Start of Record extracts

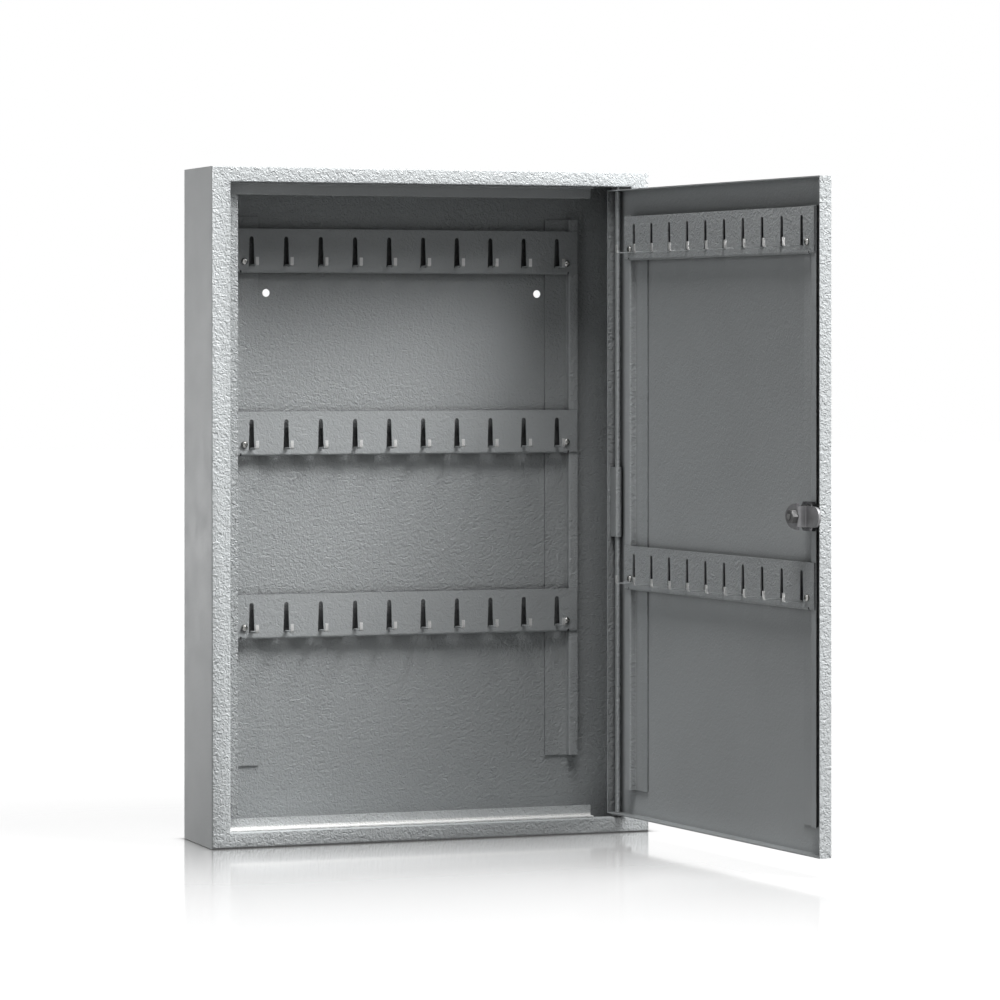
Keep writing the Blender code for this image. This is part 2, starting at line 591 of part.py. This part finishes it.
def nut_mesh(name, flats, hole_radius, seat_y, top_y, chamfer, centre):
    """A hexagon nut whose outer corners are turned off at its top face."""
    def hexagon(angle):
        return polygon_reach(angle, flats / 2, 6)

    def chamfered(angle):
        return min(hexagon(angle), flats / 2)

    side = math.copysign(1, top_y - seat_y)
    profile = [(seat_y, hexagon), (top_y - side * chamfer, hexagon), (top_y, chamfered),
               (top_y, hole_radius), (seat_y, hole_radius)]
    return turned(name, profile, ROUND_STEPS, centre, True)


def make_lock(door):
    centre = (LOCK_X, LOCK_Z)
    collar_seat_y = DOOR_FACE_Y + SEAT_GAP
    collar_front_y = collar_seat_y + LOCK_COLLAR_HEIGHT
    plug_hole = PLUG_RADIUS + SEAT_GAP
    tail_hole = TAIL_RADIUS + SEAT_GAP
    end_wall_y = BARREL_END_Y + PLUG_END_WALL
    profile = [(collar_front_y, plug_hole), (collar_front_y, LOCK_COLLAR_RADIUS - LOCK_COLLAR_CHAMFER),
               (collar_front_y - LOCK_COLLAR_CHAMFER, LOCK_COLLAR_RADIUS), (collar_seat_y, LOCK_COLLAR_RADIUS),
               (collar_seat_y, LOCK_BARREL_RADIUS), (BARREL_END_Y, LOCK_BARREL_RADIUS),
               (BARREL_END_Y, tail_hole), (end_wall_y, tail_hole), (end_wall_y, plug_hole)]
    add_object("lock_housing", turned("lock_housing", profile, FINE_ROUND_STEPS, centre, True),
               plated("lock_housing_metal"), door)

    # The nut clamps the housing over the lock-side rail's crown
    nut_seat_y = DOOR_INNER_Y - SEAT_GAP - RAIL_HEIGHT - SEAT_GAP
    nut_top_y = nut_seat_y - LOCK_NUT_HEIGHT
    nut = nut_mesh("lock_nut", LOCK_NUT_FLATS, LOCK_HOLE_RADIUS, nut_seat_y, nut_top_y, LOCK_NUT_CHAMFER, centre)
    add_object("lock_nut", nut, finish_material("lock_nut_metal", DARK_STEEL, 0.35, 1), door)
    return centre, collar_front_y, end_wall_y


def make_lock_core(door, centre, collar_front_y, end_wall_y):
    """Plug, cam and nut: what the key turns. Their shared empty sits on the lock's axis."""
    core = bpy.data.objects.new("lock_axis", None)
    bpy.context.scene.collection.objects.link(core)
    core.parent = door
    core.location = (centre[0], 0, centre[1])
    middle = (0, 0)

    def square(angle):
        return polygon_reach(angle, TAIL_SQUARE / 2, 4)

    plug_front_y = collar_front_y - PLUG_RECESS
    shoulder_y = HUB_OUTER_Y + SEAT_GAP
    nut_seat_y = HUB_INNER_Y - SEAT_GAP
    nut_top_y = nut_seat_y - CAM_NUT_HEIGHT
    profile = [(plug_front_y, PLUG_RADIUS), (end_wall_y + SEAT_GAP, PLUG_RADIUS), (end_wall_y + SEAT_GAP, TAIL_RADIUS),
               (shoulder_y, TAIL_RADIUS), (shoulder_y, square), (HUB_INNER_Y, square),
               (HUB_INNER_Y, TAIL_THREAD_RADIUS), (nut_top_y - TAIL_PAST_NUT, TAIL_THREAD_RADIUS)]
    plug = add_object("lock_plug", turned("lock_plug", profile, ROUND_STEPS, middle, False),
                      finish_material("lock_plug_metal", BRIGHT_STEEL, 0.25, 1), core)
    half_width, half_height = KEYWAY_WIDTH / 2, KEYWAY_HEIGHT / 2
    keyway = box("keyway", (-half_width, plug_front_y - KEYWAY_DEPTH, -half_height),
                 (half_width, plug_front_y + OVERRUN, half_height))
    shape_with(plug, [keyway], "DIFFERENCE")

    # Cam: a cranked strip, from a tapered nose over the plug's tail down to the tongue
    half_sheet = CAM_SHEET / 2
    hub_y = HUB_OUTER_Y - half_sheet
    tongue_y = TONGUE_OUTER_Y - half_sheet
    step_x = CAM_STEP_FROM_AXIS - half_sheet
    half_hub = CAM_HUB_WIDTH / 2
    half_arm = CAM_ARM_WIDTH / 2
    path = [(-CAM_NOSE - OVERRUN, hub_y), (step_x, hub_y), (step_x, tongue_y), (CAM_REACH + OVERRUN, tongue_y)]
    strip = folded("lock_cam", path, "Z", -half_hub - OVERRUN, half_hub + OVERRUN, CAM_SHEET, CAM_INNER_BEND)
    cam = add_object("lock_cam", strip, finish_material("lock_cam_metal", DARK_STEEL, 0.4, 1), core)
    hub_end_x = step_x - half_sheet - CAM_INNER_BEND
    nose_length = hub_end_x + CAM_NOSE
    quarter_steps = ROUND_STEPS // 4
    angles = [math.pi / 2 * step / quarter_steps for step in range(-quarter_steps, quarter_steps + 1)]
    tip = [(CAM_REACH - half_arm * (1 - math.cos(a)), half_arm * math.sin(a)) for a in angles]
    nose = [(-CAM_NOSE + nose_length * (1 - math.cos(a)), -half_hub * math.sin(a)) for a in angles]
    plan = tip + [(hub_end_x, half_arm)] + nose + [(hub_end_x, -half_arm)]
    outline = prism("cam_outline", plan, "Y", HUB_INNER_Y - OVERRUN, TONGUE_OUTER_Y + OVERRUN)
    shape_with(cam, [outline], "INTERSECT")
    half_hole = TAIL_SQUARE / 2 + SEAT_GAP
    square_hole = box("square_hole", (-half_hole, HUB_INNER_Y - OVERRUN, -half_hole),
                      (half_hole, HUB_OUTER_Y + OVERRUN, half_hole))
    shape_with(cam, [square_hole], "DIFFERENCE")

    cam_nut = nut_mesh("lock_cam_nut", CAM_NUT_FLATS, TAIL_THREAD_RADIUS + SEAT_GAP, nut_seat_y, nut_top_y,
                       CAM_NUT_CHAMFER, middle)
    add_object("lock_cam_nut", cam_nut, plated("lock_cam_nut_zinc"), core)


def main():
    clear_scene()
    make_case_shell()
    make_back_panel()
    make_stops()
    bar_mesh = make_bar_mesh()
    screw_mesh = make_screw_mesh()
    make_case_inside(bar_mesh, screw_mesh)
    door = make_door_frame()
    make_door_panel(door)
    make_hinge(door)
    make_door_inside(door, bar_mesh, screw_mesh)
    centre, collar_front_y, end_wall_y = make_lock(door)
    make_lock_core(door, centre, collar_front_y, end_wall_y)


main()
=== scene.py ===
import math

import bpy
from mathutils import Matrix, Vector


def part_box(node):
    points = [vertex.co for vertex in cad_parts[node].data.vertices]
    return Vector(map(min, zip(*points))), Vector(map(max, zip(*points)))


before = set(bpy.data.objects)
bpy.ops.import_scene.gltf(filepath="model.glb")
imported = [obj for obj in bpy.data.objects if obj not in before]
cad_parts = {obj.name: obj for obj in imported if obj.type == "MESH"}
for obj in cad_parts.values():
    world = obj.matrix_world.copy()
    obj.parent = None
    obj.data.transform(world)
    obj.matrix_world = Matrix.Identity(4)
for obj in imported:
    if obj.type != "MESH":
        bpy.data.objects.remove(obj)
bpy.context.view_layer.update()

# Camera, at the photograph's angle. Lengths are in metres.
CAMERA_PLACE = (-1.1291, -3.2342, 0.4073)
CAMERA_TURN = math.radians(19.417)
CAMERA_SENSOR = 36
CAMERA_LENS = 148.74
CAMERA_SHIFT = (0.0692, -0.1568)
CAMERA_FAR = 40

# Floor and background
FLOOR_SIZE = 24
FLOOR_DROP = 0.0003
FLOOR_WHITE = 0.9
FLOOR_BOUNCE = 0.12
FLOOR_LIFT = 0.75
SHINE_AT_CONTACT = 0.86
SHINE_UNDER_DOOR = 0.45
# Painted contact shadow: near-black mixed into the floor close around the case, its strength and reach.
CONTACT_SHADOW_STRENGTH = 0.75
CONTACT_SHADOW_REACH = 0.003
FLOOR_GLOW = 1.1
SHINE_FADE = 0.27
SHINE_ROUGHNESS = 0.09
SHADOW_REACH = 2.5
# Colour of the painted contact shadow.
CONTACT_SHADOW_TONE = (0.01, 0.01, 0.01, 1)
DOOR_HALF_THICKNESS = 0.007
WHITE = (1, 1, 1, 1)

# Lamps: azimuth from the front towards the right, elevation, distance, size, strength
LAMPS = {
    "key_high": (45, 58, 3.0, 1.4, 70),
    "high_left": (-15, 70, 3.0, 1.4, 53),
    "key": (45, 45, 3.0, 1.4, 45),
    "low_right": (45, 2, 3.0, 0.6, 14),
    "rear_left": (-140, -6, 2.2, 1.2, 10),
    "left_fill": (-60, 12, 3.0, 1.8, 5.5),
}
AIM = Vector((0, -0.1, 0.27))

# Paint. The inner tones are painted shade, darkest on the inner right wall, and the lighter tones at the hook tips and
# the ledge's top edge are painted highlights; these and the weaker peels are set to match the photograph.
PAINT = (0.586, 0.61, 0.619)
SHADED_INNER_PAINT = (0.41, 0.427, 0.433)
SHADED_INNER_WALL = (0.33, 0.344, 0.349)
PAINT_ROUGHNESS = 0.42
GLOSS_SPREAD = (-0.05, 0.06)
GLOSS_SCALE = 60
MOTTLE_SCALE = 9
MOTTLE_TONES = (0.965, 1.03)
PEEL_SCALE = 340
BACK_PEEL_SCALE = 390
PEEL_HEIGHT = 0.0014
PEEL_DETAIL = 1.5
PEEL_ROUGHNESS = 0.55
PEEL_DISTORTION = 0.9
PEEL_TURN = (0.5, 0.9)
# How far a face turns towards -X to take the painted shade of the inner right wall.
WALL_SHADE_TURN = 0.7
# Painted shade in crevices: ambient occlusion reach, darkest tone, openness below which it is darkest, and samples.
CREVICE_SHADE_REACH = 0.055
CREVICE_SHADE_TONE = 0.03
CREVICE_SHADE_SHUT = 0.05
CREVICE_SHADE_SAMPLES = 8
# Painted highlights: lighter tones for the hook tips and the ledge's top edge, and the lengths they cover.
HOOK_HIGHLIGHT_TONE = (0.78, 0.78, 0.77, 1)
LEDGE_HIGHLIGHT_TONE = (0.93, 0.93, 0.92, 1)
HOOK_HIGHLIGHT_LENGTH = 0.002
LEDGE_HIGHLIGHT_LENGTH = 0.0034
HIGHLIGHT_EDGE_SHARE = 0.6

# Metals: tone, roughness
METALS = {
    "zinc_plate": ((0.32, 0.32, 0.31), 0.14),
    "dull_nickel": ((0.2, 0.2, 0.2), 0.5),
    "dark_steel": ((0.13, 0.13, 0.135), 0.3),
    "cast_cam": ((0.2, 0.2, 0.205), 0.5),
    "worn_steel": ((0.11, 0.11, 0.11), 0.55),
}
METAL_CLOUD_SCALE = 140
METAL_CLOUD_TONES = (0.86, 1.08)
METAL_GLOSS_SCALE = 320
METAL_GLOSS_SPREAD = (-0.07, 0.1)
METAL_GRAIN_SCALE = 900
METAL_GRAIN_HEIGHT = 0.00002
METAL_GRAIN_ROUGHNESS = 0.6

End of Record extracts
Start of Record extracts

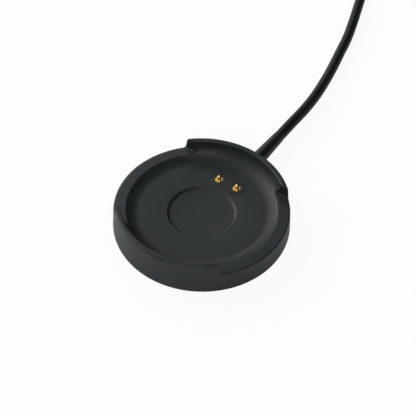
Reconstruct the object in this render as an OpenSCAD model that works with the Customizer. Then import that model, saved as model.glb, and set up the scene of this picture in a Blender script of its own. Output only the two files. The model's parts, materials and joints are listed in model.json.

End of Record extracts
Start of Record extracts

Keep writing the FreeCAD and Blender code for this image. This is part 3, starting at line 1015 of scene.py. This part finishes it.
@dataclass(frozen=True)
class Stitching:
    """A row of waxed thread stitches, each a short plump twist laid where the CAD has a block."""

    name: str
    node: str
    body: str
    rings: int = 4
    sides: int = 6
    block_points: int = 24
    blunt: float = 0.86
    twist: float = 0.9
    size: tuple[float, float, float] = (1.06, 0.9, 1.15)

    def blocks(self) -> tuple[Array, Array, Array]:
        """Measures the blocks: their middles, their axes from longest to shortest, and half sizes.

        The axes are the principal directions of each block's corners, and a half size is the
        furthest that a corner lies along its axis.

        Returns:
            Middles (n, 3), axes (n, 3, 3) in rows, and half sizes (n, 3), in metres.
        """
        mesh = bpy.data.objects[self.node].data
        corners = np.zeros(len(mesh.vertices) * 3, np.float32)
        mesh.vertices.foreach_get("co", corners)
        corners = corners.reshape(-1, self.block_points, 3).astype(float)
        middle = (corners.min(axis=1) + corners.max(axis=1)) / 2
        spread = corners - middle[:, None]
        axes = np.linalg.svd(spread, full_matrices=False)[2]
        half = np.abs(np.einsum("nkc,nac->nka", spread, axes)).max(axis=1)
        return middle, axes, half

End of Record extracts

## Set task
Among the entries above, locate the lines containing "door = make_door_frame()" and "obj.parent = None", and transcribe exactly those two lines and all lines between.

## Exercise solution
    door = make_door_frame()
    make_door_panel(door)
    make_hinge(door)
    make_door_inside(door, bar_mesh, screw_mesh)
    centre, collar_front_y, end_wall_y = make_lock(door)
    make_lock_core(door, centre, collar_front_y, end_wall_y)


main()
=== scene.py ===
import math

import bpy
from mathutils import Matrix, Vector


def part_box(node):
    points = [vertex.co for vertex in cad_parts[node].data.vertices]
    return Vector(map(min, zip(*points))), Vector(map(max, zip(*points)))


before = set(bpy.data.objects)
bpy.ops.import_scene.gltf(filepath="model.glb")
imported = [obj for obj in bpy.data.objects if obj not in before]
cad_parts = {obj.name: obj for obj in imported if obj.type == "MESH"}
for obj in cad_parts.values():
    world = obj.matrix_world.copy()
    obj.parent = None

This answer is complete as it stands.